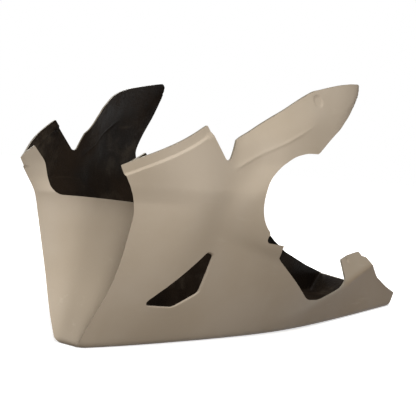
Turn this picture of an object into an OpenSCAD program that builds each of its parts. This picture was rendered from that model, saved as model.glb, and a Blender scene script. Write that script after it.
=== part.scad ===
// Lower fairing of a sports motorbike, one glass-fibre moulding open at the top.
// +X runs from the nose to the tail, +Y to the right-hand side and +Z up.
// The belly rests on z = 0, and the origin is the centre of the moulding's footprint.
// Every "station" below is a distance behind the nose tips. The tail's features are set out from its end.

/* [Overall] */
// Length from the nose tips to the end of the oil dam
length = 906; // [880:2:940]
// Thickness of the laminate
wall = 3; // [2.6:0.1:3.6]
// Radius where the belly turns up into the flanks
belly_r = 10; // [8:1:14]
// Height at which the flanks stop flaring and stand upright
flare_top = 240; // [225:1:260]
// How quickly the flanks flare above the belly
flare_power = 1.3; // [1.15:0.05:1.5]

/* [Belly half-widths] */
// Half-width of the belly at the very front
belly_nose_w = 2; // [2:1:6]
// Half-width of the belly at the chin
belly_chin_w = 18; // [14:1:22]
// Half-width of the belly behind the front wall
belly_throat_w = 37; // [32:1:42]
// Half-width of the belly at the front notch
belly_notch_w = 76; // [70:1:82]
// Half-width of the belly at the shoulder
belly_shoulder_w = 115; // [108:1:120]
// Half-width of the belly at the arm tips
belly_arm_w = 127; // [122:1:132]
// Half-width of the belly at the rear notch
belly_rear_w = 121; // [116:1:126]
// Half-width of the belly at the tail
belly_tail_w = 99; // [94:1:104]

/* [Upper half-widths] */
// Half-width between the nose tips
upper_nose_w = 104; // [100:1:108]
// Half-width at the crease of the front wall
upper_crease_w = 108; // [104:1:112]
// Half-width at the rear end of the joint flange
upper_flange_w = 157; // [150:1:162]
// Half-width at the root of the arms
upper_root_w = 166; // [162:1:172]
// Half-width at the shoulders
upper_shoulder_w = 201; // [195:1:206]
// Half-width at the arm tips
upper_arm_w = 208; // [203:1:214]
// Half-width over the tail hump, if its flank stood upright
upper_hump_w = 124; // [120:1:130]
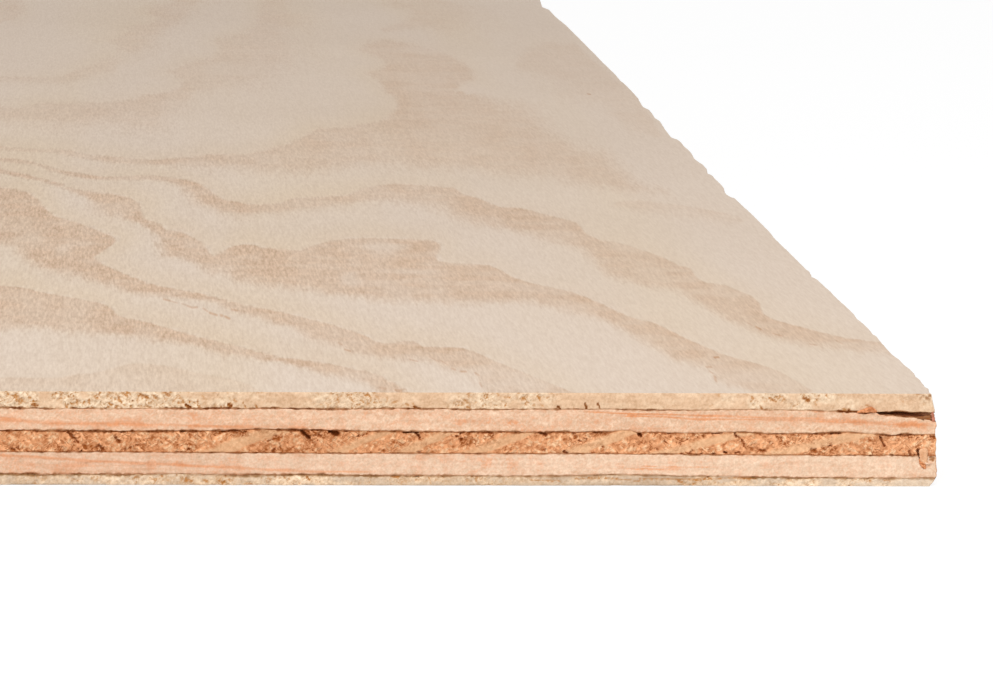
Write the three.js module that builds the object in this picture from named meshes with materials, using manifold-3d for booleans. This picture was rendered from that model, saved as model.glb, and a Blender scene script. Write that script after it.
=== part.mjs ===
// A full sheet of five-ply softwood plywood, lying flat on its back veneer. Millimetres, +Z up.
// X runs across the face grain and Y along it. The origin is the middle of the underside.
// Each veneer is one solid. They are glued face to face with the grain turned a quarter at each
// glue line: the face, core and back veneers run along Y, the two crossbands along X.

import * as THREE from "three";
import { ConvexGeometry } from "three/addons/geometries/ConvexGeometry.js";
import { mergeVertices } from "three/addons/utils/BufferGeometryUtils.js";
import Module from "manifold-3d";

// The sheet
const sheetWidth = 1219.2;
const sheetLength = 2438.4;

// Veneer thicknesses, from the underside up
const backVeneer = 2.1;
const lowerCrossband = 4.4;
const coreVeneer = 4.3;
const upperCrossband = 4.4;
const faceVeneer = 3.1;

// The right-hand long edge: its saw cut leans in towards the face, and the face's arris is worn
const sawLean = 0.6;
const arrisWear = 0.6;

// The glue line that has opened at the front right corner, under the face veneer
const openLength = 11.5;
const openHeight = 1.1;
const openDepth = 7;

// The corner knocked off the back veneer at the front right: its reach along X, Z and Y
const brokenWidth = 2.4;
const brokenHeight = 2;
const brokenLength = 9;

// The splinter torn out of the front edge, across the glue line under the core veneer
const tornFromCorner = 1.7;
const tornWidth = 2.3;
const tornAboveGlue = 0.9;
const tornBelowGlue = 3.1;
const tornDepth = 0.9;

// How far a cutter stands out of what it cuts
const clearOfFace = 1;

// The section is drawn with x across the sheet, y up through the veneers and z towards the front edge
const rightEdge = sheetWidth / 2;
const frontEdge = sheetLength;
const glue = {
  back: backVeneer,
  lower: backVeneer + lowerCrossband,
  upper: backVeneer + lowerCrossband + coreVeneer,
  face: backVeneer + lowerCrossband + coreVeneer + upperCrossband,
};
const topFace = glue.face + faceVeneer;

/** How far the right-hand edge stands in from the full width, at height y. */
function edgeInset(y) {
  const rise = (y - glue.back) / (glue.face - glue.back);
  const wear = y > glue.face ? arrisWear * ((y - glue.face) / faceVeneer) : 0;
  return sawLean * THREE.MathUtils.clamp(rise, 0, 1) + wear;
}

/** A prism with an outline in the section, from one place to another along the sheet's length. */
function prism(outline, from, to) {
  const shape = new THREE.Shape(outline.map(([x, y]) => new THREE.Vector2(x, y)));
  const solid = new THREE.ExtrudeGeometry(shape, { depth: to - from, bevelEnabled: false });
  return solid.translate(0, 0, from);
}

/** One veneer as it leaves the saw: the band of the section between two heights. */
function sawnVeneer(bottom, top) {
  const outline = [
    [-rightEdge, bottom],
    [rightEdge - edgeInset(bottom), bottom],
    [rightEdge - edgeInset(top), top],
    [-rightEdge, top],
  ];
  return prism(outline, 0, frontEdge);
}

/** The wedge of air between the face veneer and the upper crossband, widest at the corner. */
function openGlueLine() {
  const start = rightEdge - openLength;
  const end = rightEdge + clearOfFace;
  const slope = openHeight / openLength;
  const outline = [
    [start, glue.face],
    [end, glue.face - slope * (end - start)],
    [end, glue.face + clearOfFace],
    [start, glue.face + clearOfFace],
  ];
  return prism(outline, frontEdge - openDepth, frontEdge + clearOfFace);
}

/** The missing corner: all that lies outside a plane cut across the lower front right corner. */
function brokenCorner() {
  const apex = new THREE.Vector3(rightEdge + clearOfFace, -clearOfFace, frontEdge + clearOfFace);
  const reaches = [brokenWidth, brokenHeight, brokenLength];
  const grown = 1 + reaches.reduce((sum, reach) => sum + clearOfFace / reach, 0);
  const [alongX, alongY, alongZ] = reaches.map((reach) => reach * grown);
  return new ConvexGeometry([
    apex,
    apex.clone().add(new THREE.Vector3(-alongX, 0, 0)),
    apex.clone().add(new THREE.Vector3(0, alongY, 0)),
    apex.clone().add(new THREE.Vector3(0, 0, -alongZ)),
  ]);
}

/** The splinter's bed: a groove that narrows downwards, in the face of the front edge. */
function tornSplinter() {
  const right = rightEdge - tornFromCorner;
  const left = right - tornWidth;
  const narrowing = tornWidth / 5;
  const outline = [
    [left, glue.lower + tornAboveGlue],
    [left + narrowing, glue.lower - tornBelowGlue],
    [right - narrowing, glue.lower - tornBelowGlue],
    [right, glue.lower + tornAboveGlue],
  ];
  return prism(outline, frontEdge - tornDepth, frontEdge + clearOfFace);
}

const wasm = await Module();
wasm.setup();

/** A closed geometry as a solid that can be cut. */
function solidOf(geometry) {
  const bare = new THREE.BufferGeometry();
  const loose = geometry.index ? geometry.toNonIndexed() : geometry;
  bare.setAttribute("position", loose.getAttribute("position"));
  const merged = mergeVertices(bare);
  return new wasm.Manifold(
    new wasm.Mesh({
      numProp: 3,
      vertProperties: merged.attributes.position.array,
      triVerts: new Uint32Array(merged.index.array),
    }),
  );
}

/** A geometry with the cutters taken away from it. */
function cut(geometry, cutters) {
  let solid = solidOf(geometry);
  for (const cutter of cutters) {
    solid = solid.subtract(solidOf(cutter));
  }
  const mesh = solid.getMesh();
  const indexed = new THREE.BufferGeometry();
  indexed.setAttribute("position", new THREE.BufferAttribute(mesh.vertProperties, 3));
  indexed.setIndex(new THREE.BufferAttribute(mesh.triVerts, 1));
  const faceted = indexed.toNonIndexed();
  faceted.computeVertexNormals();
  return faceted;
}

/** Sawn softwood of one colour. */
function wood(color) {
  return new THREE.MeshStandardMaterial({ color, roughness: 0.72, metalness: 0 });
}

const sandedFace = wood(0xe3d3c0);
const pinkCrossband = wood(0xf0c8a4);
const tornCore = wood(0xdca276);
const paleBack = wood(0xe2c8a2);

const sheet = new THREE.Group();

/** Adds one veneer to the sheet, with its damage cut out of it. */
function addVeneer(name, bottom, top, material, cutters = []) {
  const sawn = sawnVeneer(bottom, top);
  const veneer = new THREE.Mesh(cutters.length ? cut(sawn, cutters) : sawn, material);
  veneer.name = name;
  sheet.add(veneer);
}

addVeneer("back_veneer", 0, glue.back, paleBack, [brokenCorner()]);
addVeneer("lower_crossband", glue.back, glue.lower, pinkCrossband, [brokenCorner(), tornSplinter()]);
addVeneer("core_veneer", glue.lower, glue.upper, tornCore, [tornSplinter()]);
addVeneer("upper_crossband", glue.upper, glue.face, pinkCrossband, [openGlueLine()]);
addVeneer("face_veneer", glue.face, topFace, sandedFace);

// The section stands up and its front edge faces -Y, with the sheet's middle over the origin
sheet.rotation.x = Math.PI / 2;
sheet.position.y = sheetLength / 2;

export default sheet;
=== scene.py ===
"""Dresses a softwood plywood sheet: five sawn veneers with their grain, glue lines and damage.

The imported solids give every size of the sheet. Shapes are worked out in millimetres and put into
the meshes in metres. X runs across the face grain and Y along it, away from the front edge.
"""

import bpy
import numpy as np
from bpy.props import FloatProperty, FloatVectorProperty, PointerProperty
from mathutils import Matrix, Vector


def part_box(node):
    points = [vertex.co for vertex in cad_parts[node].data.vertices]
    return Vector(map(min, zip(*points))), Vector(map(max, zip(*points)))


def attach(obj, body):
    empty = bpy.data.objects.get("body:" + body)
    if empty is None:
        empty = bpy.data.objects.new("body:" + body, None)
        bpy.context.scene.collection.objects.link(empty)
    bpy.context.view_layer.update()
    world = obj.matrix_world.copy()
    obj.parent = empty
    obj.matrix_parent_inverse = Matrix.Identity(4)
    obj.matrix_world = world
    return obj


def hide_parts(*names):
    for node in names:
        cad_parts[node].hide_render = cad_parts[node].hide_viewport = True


bl_info = {
    "name": "Plywood Sheet",
    "version": (1, 0, 0),
    "blender": (4, 5, 0),
    "location": "View3D > Sidebar > Plywood",
    "description": "Builds the veneers, glue lines, growth rings and damage of a plywood sheet",
    "category": "Add Mesh",
}

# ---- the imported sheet

MM = 0.001
LAYERS = ("back_veneer", "lower_crossband", "core_veneer", "upper_crossband", "face_veneer")
BACK, LOWER, CORE, UPPER, FACE = range(5)
FRONT_EDGE, RIGHT_EDGE, REAR_EDGE, LEFT_EDGE = range(4)
# The sheet's outer faces: the veneer of each, and whether it is that veneer's top
OUTER_FACES = ((BACK, False), (FACE, True))

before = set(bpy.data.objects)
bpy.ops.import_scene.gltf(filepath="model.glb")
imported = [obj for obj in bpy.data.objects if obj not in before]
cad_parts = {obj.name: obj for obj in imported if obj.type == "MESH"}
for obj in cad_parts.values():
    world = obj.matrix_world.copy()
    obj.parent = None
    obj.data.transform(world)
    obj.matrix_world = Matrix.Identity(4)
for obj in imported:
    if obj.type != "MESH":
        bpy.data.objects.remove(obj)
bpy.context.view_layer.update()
boxes = [[np.array(corner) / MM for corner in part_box(layer)] for layer in LAYERS]
LEFT, FRONT, BOTTOM = np.min([low for low, high in boxes], axis=0)
RIGHT, REAR, TOP = np.max([high for low, high in boxes], axis=0)
LEVELS = [BOTTOM] + [high[2] for low, high in boxes]
SAW_LEAN = RIGHT - boxes[FACE][1][0]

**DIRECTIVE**
The lines from the start of the entries above through the line containing "from its end." are the ones to return, please; copy them exactly and include both ends.

**COMPLETED EXERCISE**
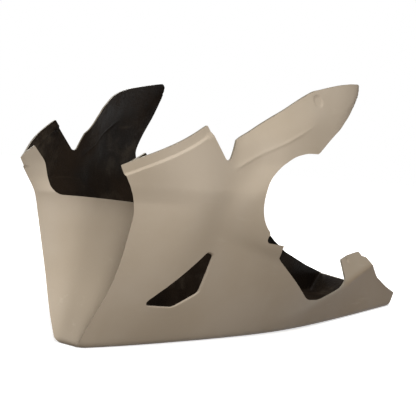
Turn this picture of an object into an OpenSCAD program that builds each of its parts. This picture was rendered from that model, saved as model.glb, and a Blender scene script. Write that script after it.
=== part.scad ===
// Lower fairing of a sports motorbike, one glass-fibre moulding open at the top.
// +X runs from the nose to the tail, +Y to the right-hand side and +Z up.
// The belly rests on z = 0, and the origin is the centre of the moulding's footprint.
// Every "station" below is a distance behind the nose tips. The tail's features are set out from its end.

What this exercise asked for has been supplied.